Direction:
Return exactly the lines that run from the beginning through the line containing "return [(p.x, p.y, height)", both included, and no others.

Raw data:

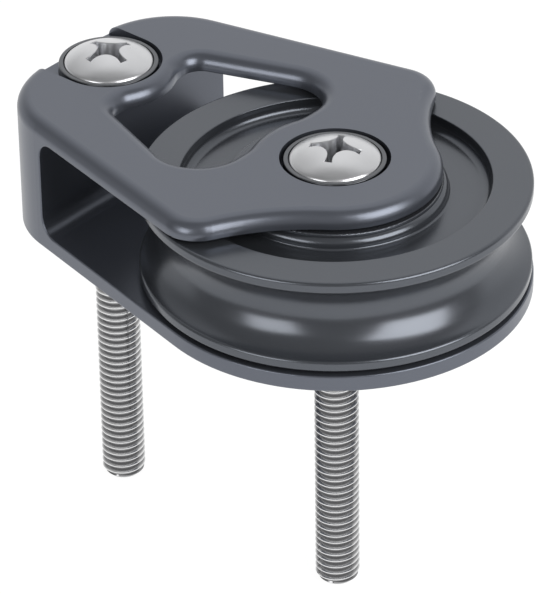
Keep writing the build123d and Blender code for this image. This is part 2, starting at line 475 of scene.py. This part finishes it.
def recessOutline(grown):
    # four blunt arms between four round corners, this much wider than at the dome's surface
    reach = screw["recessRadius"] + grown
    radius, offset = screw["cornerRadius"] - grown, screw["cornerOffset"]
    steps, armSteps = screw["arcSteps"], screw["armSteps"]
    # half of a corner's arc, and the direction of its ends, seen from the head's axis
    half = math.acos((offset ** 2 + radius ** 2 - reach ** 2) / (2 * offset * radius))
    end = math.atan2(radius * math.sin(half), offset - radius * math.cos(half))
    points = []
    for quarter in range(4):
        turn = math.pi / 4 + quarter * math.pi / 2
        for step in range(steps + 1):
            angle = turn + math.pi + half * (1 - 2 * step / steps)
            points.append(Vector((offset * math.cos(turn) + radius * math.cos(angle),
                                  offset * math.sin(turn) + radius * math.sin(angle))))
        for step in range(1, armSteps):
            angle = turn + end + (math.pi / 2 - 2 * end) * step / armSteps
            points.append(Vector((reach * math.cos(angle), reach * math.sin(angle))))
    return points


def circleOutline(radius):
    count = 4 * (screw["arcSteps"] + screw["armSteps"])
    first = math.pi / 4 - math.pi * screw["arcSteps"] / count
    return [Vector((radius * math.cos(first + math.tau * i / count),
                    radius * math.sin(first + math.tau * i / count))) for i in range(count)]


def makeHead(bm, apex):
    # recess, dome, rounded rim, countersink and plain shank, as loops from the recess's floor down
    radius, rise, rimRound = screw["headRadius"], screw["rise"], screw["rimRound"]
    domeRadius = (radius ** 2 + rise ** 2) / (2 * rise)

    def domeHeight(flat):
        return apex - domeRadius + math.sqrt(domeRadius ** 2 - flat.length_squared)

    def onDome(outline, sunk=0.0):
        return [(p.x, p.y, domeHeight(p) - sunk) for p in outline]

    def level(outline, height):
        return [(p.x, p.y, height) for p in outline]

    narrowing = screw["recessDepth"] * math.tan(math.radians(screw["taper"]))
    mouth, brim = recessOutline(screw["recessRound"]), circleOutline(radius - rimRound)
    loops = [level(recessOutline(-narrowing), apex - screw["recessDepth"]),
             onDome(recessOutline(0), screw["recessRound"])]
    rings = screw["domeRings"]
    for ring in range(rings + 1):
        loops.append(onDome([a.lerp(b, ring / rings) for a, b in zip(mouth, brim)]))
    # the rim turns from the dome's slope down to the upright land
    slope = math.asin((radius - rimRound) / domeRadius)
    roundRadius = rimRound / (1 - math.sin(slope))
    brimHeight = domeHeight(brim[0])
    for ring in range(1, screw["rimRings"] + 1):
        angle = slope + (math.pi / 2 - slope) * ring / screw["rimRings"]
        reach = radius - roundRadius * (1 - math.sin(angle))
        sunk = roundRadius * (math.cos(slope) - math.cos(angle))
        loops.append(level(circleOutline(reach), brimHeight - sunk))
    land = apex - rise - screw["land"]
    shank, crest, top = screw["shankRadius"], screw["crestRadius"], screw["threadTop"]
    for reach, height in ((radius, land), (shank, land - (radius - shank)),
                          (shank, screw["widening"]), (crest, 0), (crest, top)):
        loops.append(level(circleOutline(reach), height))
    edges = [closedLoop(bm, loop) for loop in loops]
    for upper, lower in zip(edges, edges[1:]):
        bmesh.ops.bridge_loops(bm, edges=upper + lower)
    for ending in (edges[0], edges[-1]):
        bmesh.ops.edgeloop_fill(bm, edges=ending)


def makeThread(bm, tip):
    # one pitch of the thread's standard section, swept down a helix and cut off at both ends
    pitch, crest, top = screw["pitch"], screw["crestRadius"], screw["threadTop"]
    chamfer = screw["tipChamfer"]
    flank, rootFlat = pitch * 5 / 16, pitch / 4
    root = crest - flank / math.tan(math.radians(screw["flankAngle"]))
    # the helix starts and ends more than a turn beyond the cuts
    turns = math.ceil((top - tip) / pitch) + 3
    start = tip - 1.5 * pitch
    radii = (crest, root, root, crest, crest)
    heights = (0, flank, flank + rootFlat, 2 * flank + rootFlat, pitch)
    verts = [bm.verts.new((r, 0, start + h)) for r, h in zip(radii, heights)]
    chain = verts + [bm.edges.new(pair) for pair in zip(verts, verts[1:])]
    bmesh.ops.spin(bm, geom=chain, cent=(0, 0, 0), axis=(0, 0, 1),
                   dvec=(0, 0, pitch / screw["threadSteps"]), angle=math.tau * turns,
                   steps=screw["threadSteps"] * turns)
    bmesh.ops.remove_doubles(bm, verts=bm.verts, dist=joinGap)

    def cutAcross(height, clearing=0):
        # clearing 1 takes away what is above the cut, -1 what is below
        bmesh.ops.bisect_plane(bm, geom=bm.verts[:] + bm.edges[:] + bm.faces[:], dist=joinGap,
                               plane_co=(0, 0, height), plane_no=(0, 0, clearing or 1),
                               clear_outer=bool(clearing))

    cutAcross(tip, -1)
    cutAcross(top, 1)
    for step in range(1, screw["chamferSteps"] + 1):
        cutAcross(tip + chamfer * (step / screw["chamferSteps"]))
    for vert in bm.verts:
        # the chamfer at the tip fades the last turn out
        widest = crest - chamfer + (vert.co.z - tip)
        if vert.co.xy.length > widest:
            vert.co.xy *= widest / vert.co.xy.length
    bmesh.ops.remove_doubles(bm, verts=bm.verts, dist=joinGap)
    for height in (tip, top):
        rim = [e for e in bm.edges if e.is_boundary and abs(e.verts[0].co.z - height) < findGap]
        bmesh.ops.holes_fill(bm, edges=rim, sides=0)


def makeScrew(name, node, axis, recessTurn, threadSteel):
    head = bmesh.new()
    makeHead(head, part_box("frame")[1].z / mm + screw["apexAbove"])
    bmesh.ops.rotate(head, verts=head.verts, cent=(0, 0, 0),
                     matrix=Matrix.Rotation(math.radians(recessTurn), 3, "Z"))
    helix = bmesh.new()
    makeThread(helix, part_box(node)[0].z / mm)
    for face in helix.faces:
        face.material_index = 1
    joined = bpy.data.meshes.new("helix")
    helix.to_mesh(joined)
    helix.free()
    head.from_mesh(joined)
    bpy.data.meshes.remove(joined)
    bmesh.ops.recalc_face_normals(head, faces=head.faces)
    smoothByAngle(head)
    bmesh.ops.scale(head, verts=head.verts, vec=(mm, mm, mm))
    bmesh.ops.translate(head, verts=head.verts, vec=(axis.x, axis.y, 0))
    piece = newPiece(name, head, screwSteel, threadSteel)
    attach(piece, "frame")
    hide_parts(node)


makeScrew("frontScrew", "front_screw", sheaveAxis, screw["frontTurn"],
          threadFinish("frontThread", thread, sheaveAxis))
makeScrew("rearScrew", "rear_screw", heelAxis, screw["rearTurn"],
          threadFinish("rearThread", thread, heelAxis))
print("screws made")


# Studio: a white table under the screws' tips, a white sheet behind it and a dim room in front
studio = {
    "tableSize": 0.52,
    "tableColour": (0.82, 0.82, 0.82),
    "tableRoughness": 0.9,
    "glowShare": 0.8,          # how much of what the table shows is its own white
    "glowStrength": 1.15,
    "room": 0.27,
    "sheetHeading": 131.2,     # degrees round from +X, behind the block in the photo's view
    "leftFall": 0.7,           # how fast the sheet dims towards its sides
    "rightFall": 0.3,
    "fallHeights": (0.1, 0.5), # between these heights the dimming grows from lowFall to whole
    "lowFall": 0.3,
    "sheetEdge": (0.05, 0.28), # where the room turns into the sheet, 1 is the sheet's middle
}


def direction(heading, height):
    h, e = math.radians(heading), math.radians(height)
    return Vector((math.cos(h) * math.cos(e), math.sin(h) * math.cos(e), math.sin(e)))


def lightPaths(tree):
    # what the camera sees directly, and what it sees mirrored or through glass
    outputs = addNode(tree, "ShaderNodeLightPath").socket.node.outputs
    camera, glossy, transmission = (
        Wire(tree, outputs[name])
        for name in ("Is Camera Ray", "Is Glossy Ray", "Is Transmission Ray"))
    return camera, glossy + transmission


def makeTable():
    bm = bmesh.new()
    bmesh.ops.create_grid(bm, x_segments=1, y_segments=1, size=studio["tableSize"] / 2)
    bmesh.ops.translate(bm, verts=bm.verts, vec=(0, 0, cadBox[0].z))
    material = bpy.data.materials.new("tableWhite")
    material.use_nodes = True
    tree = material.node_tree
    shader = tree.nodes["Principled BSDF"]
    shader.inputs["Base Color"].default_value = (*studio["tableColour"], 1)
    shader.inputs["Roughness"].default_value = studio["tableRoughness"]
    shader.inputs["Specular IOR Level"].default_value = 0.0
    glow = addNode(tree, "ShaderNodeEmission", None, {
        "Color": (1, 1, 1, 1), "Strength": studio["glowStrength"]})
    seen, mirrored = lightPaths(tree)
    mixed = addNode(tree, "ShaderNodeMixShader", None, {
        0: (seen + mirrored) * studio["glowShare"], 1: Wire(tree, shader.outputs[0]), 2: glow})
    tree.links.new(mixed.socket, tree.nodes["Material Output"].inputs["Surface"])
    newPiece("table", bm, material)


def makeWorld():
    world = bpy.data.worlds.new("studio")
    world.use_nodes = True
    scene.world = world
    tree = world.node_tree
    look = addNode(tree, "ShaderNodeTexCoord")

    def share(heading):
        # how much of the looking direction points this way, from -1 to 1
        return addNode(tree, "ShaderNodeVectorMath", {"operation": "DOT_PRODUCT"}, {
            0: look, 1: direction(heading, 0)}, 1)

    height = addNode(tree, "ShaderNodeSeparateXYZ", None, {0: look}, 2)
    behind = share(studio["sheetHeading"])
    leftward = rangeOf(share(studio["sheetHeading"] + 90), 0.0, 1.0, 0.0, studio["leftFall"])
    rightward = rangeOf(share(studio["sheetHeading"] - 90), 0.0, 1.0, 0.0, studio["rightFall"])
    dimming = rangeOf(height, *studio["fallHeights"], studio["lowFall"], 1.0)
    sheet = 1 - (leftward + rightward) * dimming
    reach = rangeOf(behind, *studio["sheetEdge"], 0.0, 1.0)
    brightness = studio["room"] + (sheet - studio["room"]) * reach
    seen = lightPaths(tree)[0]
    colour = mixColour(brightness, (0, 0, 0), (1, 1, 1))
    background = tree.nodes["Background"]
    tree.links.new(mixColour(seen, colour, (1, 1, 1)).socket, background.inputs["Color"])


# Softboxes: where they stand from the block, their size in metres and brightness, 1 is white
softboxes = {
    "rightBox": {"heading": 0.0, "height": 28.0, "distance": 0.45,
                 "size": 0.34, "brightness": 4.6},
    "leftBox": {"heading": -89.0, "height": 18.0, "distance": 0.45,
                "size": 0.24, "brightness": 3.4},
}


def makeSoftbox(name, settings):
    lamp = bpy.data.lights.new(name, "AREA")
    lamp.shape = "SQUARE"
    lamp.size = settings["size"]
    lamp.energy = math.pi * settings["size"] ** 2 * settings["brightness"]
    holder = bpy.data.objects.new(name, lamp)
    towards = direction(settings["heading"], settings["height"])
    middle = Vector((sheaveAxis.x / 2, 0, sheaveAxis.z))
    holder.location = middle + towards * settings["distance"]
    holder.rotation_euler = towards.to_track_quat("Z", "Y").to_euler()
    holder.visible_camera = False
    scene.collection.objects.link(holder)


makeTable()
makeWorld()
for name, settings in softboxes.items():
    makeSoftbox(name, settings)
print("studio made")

Written answer:
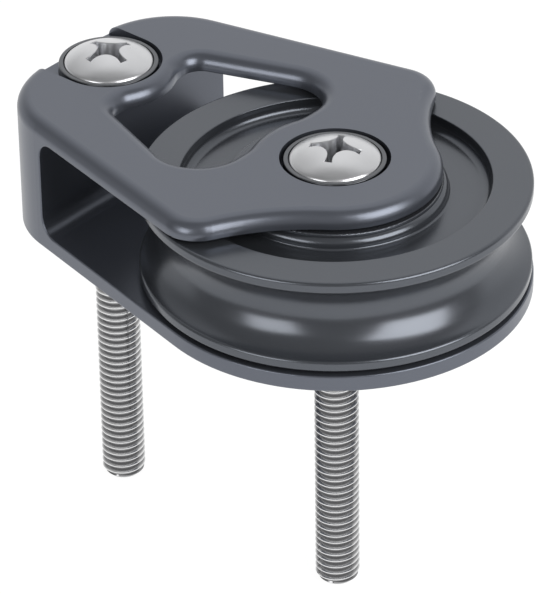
Keep writing the build123d and Blender code for this image. This is part 2, starting at line 475 of scene.py. This part finishes it.
def recessOutline(grown):
    # four blunt arms between four round corners, this much wider than at the dome's surface
    reach = screw["recessRadius"] + grown
    radius, offset = screw["cornerRadius"] - grown, screw["cornerOffset"]
    steps, armSteps = screw["arcSteps"], screw["armSteps"]
    # half of a corner's arc, and the direction of its ends, seen from the head's axis
    half = math.acos((offset ** 2 + radius ** 2 - reach ** 2) / (2 * offset * radius))
    end = math.atan2(radius * math.sin(half), offset - radius * math.cos(half))
    points = []
    for quarter in range(4):
        turn = math.pi / 4 + quarter * math.pi / 2
        for step in range(steps + 1):
            angle = turn + math.pi + half * (1 - 2 * step / steps)
            points.append(Vector((offset * math.cos(turn) + radius * math.cos(angle),
                                  offset * math.sin(turn) + radius * math.sin(angle))))
        for step in range(1, armSteps):
            angle = turn + end + (math.pi / 2 - 2 * end) * step / armSteps
            points.append(Vector((reach * math.cos(angle), reach * math.sin(angle))))
    return points


def circleOutline(radius):
    count = 4 * (screw["arcSteps"] + screw["armSteps"])
    first = math.pi / 4 - math.pi * screw["arcSteps"] / count
    return [Vector((radius * math.cos(first + math.tau * i / count),
                    radius * math.sin(first + math.tau * i / count))) for i in range(count)]


def makeHead(bm, apex):
    # recess, dome, rounded rim, countersink and plain shank, as loops from the recess's floor down
    radius, rise, rimRound = screw["headRadius"], screw["rise"], screw["rimRound"]
    domeRadius = (radius ** 2 + rise ** 2) / (2 * rise)

    def domeHeight(flat):
        return apex - domeRadius + math.sqrt(domeRadius ** 2 - flat.length_squared)

    def onDome(outline, sunk=0.0):
        return [(p.x, p.y, domeHeight(p) - sunk) for p in outline]

    def level(outline, height):
        return [(p.x, p.y, height) for p in outline]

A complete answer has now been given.